**Problem**
Count how many lines in this material contain "parts". The answer is that number alone.

**Collected material**
========================

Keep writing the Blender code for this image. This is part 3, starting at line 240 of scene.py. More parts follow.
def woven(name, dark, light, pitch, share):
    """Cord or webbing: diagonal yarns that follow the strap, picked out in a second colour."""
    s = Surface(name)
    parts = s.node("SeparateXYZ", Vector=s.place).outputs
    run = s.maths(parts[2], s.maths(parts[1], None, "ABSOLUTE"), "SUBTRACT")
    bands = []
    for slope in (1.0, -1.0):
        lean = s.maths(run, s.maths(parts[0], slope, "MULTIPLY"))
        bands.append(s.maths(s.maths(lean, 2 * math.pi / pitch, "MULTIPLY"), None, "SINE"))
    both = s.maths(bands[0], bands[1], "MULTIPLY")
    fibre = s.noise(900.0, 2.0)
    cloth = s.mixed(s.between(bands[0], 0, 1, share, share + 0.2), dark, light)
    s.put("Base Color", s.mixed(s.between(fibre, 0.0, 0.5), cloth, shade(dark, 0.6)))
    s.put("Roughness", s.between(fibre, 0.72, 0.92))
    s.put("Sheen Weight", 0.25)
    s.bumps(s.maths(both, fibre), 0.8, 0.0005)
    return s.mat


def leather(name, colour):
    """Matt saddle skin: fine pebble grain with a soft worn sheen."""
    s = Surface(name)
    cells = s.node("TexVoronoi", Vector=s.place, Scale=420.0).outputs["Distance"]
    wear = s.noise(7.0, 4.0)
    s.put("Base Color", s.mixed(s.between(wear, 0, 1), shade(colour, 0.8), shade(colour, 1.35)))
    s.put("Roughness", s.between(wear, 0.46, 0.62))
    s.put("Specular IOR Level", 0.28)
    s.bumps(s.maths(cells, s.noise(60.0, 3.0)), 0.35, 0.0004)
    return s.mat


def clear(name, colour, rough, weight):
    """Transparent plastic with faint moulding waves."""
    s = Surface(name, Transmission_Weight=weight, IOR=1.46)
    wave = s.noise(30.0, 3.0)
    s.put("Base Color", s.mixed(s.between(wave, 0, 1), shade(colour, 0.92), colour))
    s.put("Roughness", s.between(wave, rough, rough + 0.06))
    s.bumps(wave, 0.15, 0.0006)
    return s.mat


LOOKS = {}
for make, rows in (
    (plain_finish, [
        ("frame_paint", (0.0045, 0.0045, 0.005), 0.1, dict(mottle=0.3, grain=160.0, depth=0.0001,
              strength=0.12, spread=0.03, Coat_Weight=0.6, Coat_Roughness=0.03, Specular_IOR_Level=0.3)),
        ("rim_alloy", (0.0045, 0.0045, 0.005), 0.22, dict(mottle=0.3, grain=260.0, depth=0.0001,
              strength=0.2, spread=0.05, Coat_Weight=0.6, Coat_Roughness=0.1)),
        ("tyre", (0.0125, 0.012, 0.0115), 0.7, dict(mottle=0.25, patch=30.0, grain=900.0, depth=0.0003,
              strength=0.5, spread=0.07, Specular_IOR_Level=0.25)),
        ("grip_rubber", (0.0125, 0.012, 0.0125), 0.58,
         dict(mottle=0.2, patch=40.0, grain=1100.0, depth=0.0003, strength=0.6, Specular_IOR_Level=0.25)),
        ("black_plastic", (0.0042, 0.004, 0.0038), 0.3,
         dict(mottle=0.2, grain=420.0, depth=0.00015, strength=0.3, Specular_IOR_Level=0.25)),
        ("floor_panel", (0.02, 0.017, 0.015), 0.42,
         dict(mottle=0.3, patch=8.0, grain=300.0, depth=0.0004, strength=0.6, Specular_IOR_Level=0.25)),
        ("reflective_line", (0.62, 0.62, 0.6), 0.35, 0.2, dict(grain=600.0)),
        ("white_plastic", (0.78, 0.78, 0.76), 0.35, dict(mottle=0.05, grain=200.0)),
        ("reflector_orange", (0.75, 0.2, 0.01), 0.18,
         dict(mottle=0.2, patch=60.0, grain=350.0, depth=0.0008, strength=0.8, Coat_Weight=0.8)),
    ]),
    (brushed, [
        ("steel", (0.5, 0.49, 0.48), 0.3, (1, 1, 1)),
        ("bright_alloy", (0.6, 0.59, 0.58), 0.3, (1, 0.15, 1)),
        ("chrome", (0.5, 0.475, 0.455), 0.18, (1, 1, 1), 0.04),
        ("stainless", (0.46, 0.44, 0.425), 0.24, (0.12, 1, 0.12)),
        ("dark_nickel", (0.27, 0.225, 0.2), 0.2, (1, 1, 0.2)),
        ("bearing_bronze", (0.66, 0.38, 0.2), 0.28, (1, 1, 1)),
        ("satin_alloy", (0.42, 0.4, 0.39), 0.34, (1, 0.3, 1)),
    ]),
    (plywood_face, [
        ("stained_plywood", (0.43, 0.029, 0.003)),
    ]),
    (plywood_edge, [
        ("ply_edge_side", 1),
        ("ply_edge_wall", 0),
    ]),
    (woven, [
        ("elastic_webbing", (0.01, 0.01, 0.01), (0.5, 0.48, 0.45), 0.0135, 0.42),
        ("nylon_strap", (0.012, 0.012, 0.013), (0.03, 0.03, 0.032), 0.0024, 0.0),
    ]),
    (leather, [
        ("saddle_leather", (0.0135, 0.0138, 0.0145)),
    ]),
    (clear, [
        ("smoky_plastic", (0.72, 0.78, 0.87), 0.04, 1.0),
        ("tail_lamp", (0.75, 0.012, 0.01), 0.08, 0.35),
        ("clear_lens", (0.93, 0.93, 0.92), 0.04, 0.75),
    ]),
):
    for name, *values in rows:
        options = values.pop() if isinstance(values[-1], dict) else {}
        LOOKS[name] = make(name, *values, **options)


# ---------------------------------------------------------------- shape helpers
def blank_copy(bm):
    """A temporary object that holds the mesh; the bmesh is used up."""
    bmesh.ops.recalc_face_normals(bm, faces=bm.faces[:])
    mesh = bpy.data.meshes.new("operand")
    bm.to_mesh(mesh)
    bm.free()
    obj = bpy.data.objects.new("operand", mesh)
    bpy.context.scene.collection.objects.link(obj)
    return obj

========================

**Exercise answer**
4